■ WRITTEN TASK
Reproduce the following material exactly, including every line.

■ MATERIAL
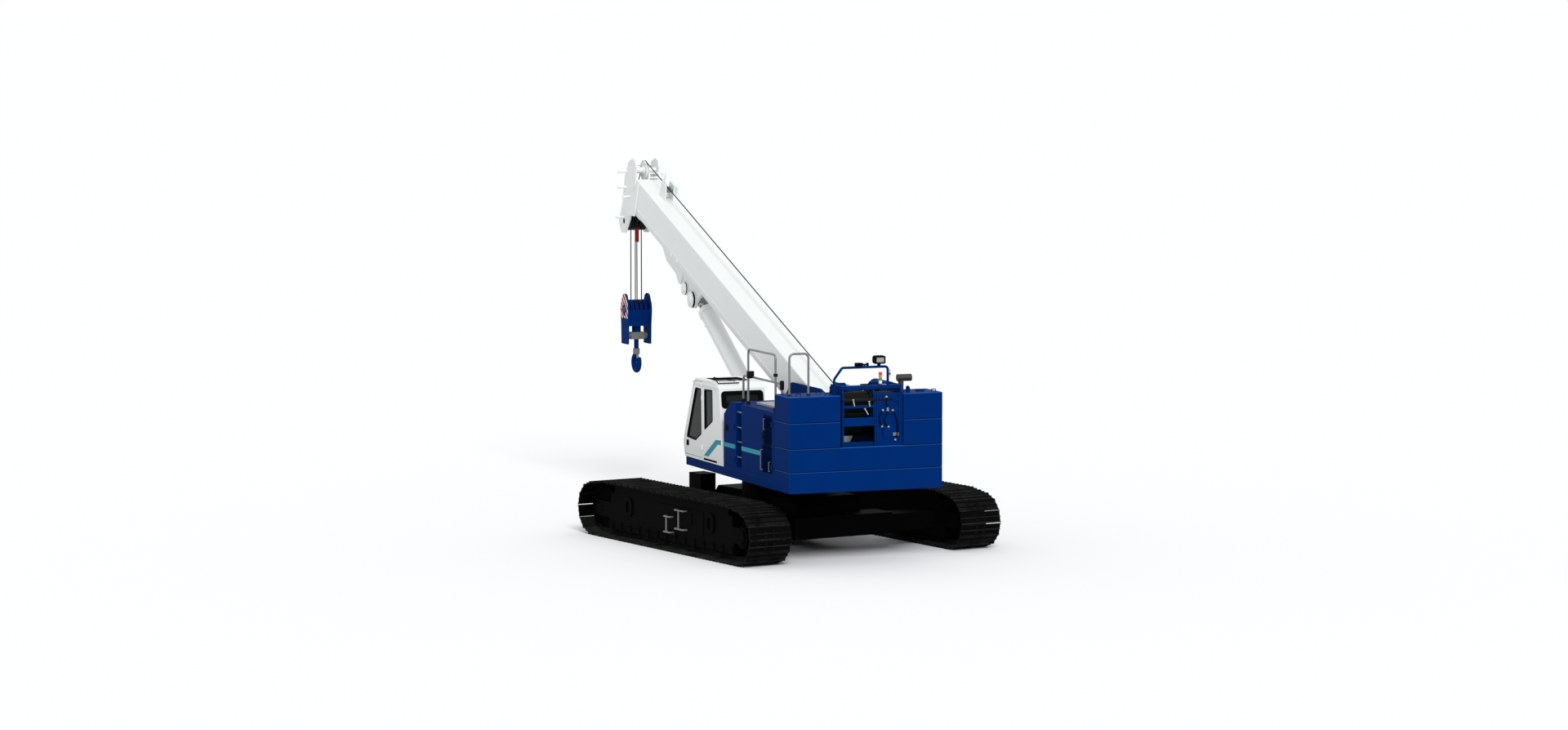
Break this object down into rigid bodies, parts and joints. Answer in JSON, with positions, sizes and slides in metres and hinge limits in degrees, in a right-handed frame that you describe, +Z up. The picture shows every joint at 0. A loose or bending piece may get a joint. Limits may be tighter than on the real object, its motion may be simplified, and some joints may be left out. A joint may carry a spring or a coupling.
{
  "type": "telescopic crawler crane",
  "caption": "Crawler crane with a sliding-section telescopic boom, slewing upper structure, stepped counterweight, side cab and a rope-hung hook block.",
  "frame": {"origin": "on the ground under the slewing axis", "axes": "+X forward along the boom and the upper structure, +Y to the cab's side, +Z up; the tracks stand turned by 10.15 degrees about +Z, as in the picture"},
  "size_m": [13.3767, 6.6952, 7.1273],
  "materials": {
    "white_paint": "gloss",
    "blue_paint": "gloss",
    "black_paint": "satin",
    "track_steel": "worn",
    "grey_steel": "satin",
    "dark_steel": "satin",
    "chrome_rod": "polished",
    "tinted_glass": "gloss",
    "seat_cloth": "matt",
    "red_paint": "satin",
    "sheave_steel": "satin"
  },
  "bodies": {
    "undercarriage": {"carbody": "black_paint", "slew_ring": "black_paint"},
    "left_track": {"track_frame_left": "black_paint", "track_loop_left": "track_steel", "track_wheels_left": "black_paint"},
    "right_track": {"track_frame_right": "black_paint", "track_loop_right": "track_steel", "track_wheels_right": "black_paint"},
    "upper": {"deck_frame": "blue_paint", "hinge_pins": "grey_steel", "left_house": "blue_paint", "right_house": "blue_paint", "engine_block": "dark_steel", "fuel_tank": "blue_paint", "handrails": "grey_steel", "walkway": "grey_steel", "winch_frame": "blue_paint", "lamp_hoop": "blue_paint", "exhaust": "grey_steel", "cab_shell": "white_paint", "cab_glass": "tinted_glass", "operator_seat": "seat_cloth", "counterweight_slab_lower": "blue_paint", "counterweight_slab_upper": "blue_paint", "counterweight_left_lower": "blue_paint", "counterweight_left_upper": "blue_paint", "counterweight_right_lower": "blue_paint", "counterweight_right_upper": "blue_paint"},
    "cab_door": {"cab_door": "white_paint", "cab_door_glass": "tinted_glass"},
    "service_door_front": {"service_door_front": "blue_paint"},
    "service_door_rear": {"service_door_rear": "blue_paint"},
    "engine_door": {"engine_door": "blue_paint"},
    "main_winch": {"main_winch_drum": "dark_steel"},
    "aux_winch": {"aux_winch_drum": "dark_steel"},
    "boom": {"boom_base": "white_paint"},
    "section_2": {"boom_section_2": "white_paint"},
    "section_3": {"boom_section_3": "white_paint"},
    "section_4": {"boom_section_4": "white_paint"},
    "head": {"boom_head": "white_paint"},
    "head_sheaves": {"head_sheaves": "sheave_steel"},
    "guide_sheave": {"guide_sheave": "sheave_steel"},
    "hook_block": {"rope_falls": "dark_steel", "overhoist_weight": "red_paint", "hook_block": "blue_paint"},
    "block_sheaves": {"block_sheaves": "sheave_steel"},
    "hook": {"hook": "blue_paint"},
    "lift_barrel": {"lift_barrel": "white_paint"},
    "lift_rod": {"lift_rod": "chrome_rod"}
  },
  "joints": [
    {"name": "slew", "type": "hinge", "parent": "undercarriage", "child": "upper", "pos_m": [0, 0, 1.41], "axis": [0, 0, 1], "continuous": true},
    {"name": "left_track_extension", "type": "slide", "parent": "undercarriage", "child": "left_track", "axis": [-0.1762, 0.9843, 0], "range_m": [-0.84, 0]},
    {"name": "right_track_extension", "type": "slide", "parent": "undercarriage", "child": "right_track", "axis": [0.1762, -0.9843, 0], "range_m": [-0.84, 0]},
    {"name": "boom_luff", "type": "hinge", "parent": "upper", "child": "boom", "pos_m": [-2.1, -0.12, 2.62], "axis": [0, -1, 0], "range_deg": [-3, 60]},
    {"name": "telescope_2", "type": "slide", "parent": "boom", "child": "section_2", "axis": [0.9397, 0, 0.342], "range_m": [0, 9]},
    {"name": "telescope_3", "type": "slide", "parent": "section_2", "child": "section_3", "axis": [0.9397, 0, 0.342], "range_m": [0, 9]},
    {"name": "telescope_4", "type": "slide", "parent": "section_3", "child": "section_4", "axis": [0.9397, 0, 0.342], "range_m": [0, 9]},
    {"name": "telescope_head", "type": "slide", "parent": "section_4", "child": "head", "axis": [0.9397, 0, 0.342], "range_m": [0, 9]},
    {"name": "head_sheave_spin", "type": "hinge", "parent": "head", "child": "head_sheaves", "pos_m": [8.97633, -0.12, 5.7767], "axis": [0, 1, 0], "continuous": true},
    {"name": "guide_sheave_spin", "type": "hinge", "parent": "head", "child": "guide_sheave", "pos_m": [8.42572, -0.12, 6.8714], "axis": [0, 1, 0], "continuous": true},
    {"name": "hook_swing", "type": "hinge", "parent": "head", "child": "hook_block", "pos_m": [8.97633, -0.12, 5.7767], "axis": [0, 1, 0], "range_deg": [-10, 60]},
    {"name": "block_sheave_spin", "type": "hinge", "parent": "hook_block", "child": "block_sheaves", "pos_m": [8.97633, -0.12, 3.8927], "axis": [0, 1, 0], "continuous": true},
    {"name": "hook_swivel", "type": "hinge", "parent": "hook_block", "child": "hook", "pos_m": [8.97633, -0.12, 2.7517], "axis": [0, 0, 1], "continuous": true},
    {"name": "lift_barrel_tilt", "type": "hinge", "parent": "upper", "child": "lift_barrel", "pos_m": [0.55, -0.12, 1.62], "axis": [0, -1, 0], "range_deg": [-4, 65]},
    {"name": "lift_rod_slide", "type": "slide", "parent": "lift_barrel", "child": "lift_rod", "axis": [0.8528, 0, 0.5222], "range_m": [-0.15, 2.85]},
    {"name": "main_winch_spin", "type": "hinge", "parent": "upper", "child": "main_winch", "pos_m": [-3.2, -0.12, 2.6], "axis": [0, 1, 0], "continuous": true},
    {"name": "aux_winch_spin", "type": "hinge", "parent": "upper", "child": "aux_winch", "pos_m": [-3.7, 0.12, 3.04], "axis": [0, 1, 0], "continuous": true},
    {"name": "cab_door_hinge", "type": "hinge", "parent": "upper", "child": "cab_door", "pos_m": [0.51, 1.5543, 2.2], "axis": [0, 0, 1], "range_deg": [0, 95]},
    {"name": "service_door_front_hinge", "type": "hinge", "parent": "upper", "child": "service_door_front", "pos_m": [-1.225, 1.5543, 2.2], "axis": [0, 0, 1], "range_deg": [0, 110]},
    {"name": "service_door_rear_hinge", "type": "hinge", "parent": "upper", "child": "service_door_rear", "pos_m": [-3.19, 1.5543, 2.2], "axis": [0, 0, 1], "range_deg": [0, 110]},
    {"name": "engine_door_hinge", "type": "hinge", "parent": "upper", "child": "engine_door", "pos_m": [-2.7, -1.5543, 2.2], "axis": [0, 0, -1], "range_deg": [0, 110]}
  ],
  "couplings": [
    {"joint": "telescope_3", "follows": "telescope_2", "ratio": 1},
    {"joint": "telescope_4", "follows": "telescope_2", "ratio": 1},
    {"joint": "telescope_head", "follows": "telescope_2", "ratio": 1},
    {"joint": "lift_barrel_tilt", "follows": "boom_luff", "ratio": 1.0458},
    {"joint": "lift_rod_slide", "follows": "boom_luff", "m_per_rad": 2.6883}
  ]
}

■ SOLUTION TO THE EXERCISE
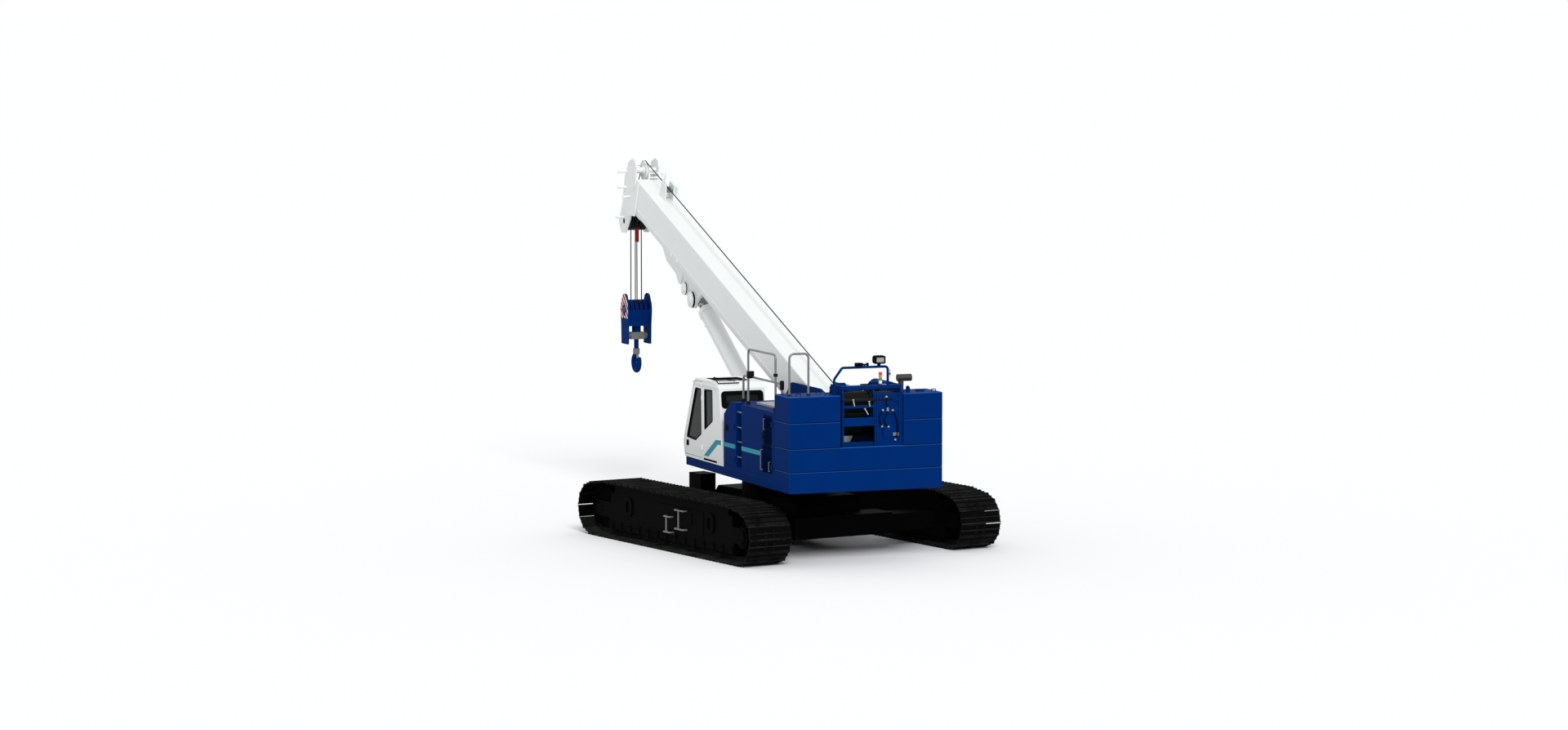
Break this object down into rigid bodies, parts and joints. Answer in JSON, with positions, sizes and slides in metres and hinge limits in degrees, in a right-handed frame that you describe, +Z up. The picture shows every joint at 0. A loose or bending piece may get a joint. Limits may be tighter than on the real object, its motion may be simplified, and some joints may be left out. A joint may carry a spring or a coupling.
{
  "type": "telescopic crawler crane",
  "caption": "Crawler crane with a sliding-section telescopic boom, slewing upper structure, stepped counterweight, side cab and a rope-hung hook block.",
  "frame": {"origin": "on the ground under the slewing axis", "axes": "+X forward along the boom and the upper structure, +Y to the cab's side, +Z up; the tracks stand turned by 10.15 degrees about +Z, as in the picture"},
  "size_m": [13.3767, 6.6952, 7.1273],
  "materials": {
    "white_paint": "gloss",
    "blue_paint": "gloss",
    "black_paint": "satin",
    "track_steel": "worn",
    "grey_steel": "satin",
    "dark_steel": "satin",
    "chrome_rod": "polished",
    "tinted_glass": "gloss",
    "seat_cloth": "matt",
    "red_paint": "satin",
    "sheave_steel": "satin"
  },
  "bodies": {
    "undercarriage": {"carbody": "black_paint", "slew_ring": "black_paint"},
    "left_track": {"track_frame_left": "black_paint", "track_loop_left": "track_steel", "track_wheels_left": "black_paint"},
    "right_track": {"track_frame_right": "black_paint", "track_loop_right": "track_steel", "track_wheels_right": "black_paint"},
    "upper": {"deck_frame": "blue_paint", "hinge_pins": "grey_steel", "left_house": "blue_paint", "right_house": "blue_paint", "engine_block": "dark_steel", "fuel_tank": "blue_paint", "handrails": "grey_steel", "walkway": "grey_steel", "winch_frame": "blue_paint", "lamp_hoop": "blue_paint", "exhaust": "grey_steel", "cab_shell": "white_paint", "cab_glass": "tinted_glass", "operator_seat": "seat_cloth", "counterweight_slab_lower": "blue_paint", "counterweight_slab_upper": "blue_paint", "counterweight_left_lower": "blue_paint", "counterweight_left_upper": "blue_paint", "counterweight_right_lower": "blue_paint", "counterweight_right_upper": "blue_paint"},
    "cab_door": {"cab_door": "white_paint", "cab_door_glass": "tinted_glass"},
    "service_door_front": {"service_door_front": "blue_paint"},
    "service_door_rear": {"service_door_rear": "blue_paint"},
    "engine_door": {"engine_door": "blue_paint"},
    "main_winch": {"main_winch_drum": "dark_steel"},
    "aux_winch": {"aux_winch_drum": "dark_steel"},
    "boom": {"boom_base": "white_paint"},
    "section_2": {"boom_section_2": "white_paint"},
    "section_3": {"boom_section_3": "white_paint"},
    "section_4": {"boom_section_4": "white_paint"},
    "head": {"boom_head": "white_paint"},
    "head_sheaves": {"head_sheaves": "sheave_steel"},
    "guide_sheave": {"guide_sheave": "sheave_steel"},
    "hook_block": {"rope_falls": "dark_steel", "overhoist_weight": "red_paint", "hook_block": "blue_paint"},
    "block_sheaves": {"block_sheaves": "sheave_steel"},
    "hook": {"hook": "blue_paint"},
    "lift_barrel": {"lift_barrel": "white_paint"},
    "lift_rod": {"lift_rod": "chrome_rod"}
  },
  "joints": [
    {"name": "slew", "type": "hinge", "parent": "undercarriage", "child": "upper", "pos_m": [0, 0, 1.41], "axis": [0, 0, 1], "continuous": true},
    {"name": "left_track_extension", "type": "slide", "parent": "undercarriage", "child": "left_track", "axis": [-0.1762, 0.9843, 0], "range_m": [-0.84, 0]},
    {"name": "right_track_extension", "type": "slide", "parent": "undercarriage", "child": "right_track", "axis": [0.1762, -0.9843, 0], "range_m": [-0.84, 0]},
    {"name": "boom_luff", "type": "hinge", "parent": "upper", "child": "boom", "pos_m": [-2.1, -0.12, 2.62], "axis": [0, -1, 0], "range_deg": [-3, 60]},
    {"name": "telescope_2", "type": "slide", "parent": "boom", "child": "section_2", "axis": [0.9397, 0, 0.342], "range_m": [0, 9]},
    {"name": "telescope_3", "type": "slide", "parent": "section_2", "child": "section_3", "axis": [0.9397, 0, 0.342], "range_m": [0, 9]},
    {"name": "telescope_4", "type": "slide", "parent": "section_3", "child": "section_4", "axis": [0.9397, 0, 0.342], "range_m": [0, 9]},
    {"name": "telescope_head", "type": "slide", "parent": "section_4", "child": "head", "axis": [0.9397, 0, 0.342], "range_m": [0, 9]},
    {"name": "head_sheave_spin", "type": "hinge", "parent": "head", "child": "head_sheaves", "pos_m": [8.97633, -0.12, 5.7767], "axis": [0, 1, 0], "continuous": true},
    {"name": "guide_sheave_spin", "type": "hinge", "parent": "head", "child": "guide_sheave", "pos_m": [8.42572, -0.12, 6.8714], "axis": [0, 1, 0], "continuous": true},
    {"name": "hook_swing", "type": "hinge", "parent": "head", "child": "hook_block", "pos_m": [8.97633, -0.12, 5.7767], "axis": [0, 1, 0], "range_deg": [-10, 60]},
    {"name": "block_sheave_spin", "type": "hinge", "parent": "hook_block", "child": "block_sheaves", "pos_m": [8.97633, -0.12, 3.8927], "axis": [0, 1, 0], "continuous": true},
    {"name": "hook_swivel", "type": "hinge", "parent": "hook_block", "child": "hook", "pos_m": [8.97633, -0.12, 2.7517], "axis": [0, 0, 1], "continuous": true},
    {"name": "lift_barrel_tilt", "type": "hinge", "parent": "upper", "child": "lift_barrel", "pos_m": [0.55, -0.12, 1.62], "axis": [0, -1, 0], "range_deg": [-4, 65]},
    {"name": "lift_rod_slide", "type": "slide", "parent": "lift_barrel", "child": "lift_rod", "axis": [0.8528, 0, 0.5222], "range_m": [-0.15, 2.85]},
    {"name": "main_winch_spin", "type": "hinge", "parent": "upper", "child": "main_winch", "pos_m": [-3.2, -0.12, 2.6], "axis": [0, 1, 0], "continuous": true},
    {"name": "aux_winch_spin", "type": "hinge", "parent": "upper", "child": "aux_winch", "pos_m": [-3.7, 0.12, 3.04], "axis": [0, 1, 0], "continuous": true},
    {"name": "cab_door_hinge", "type": "hinge", "parent": "upper", "child": "cab_door", "pos_m": [0.51, 1.5543, 2.2], "axis": [0, 0, 1], "range_deg": [0, 95]},
    {"name": "service_door_front_hinge", "type": "hinge", "parent": "upper", "child": "service_door_front", "pos_m": [-1.225, 1.5543, 2.2], "axis": [0, 0, 1], "range_deg": [0, 110]},
    {"name": "service_door_rear_hinge", "type": "hinge", "parent": "upper", "child": "service_door_rear", "pos_m": [-3.19, 1.5543, 2.2], "axis": [0, 0, 1], "range_deg": [0, 110]},
    {"name": "engine_door_hinge", "type": "hinge", "parent": "upper", "child": "engine_door", "pos_m": [-2.7, -1.5543, 2.2], "axis": [0, 0, -1], "range_deg": [0, 110]}
  ],
  "couplings": [
    {"joint": "telescope_3", "follows": "telescope_2", "ratio": 1},
    {"joint": "telescope_4", "follows": "telescope_2", "ratio": 1},
    {"joint": "telescope_head", "follows": "telescope_2", "ratio": 1},
    {"joint": "lift_barrel_tilt", "follows": "boom_luff", "ratio": 1.0458},
    {"joint": "lift_rod_slide", "follows": "boom_luff", "m_per_rad": 2.6883}
  ]
}